The remarks come after the central bank in April raised the policy rate by 400 basis points to 22 percent to rein in inflation, which is currently hovering at around 27 percent following negative spillovers from fallout caused by domestic shocks in the local market.

Speaking in an interview on Friday, economic consultant and researcher Exly Silumbu said the central bank is justified to use the policy rate to reduce credit in the private sector, but expressed concern that the lack of coordination between the two variables could offset any gains accrued from raising the policy rate.

He said: “It is counterintuitive for the central bank to raise interest rates when the central government is pursuing an expansionary fiscal policy.

“The government is increasing expenditures and by extension aggregate demand in the economy.”

But Silumbu cautioned that raising interest rates could bring significant costs to the economy if the rising costs of borrowing spill over to the private sector and the central government.

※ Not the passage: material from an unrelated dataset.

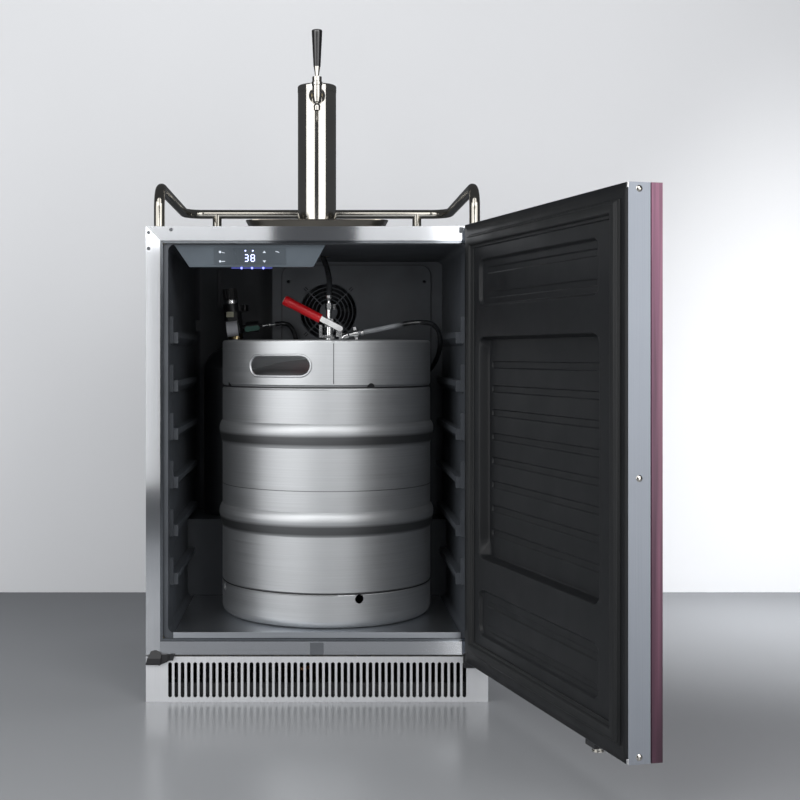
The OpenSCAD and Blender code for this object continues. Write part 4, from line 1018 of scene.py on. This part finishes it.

Last week, commercial banks responded by raising base lending rates to 20 percent, a move that created panic among consumers and businesses amid concerns that raising interest rates will slow down investment and growth.

In a separate interview, economic analyst Bond Mtembezeka said raising the policy rate may not be as effective, considering that inflation in the country is largely driven by rising costs of production.

“It is the cost structure of producers and suppliers which is the basic source of inflation,” he said.

Mzuzu University economics lecturer Christopher Mbukwa urged the government to prioritise spending on investments to offset the losses emanating from the rising aggregate demand induced by government spending.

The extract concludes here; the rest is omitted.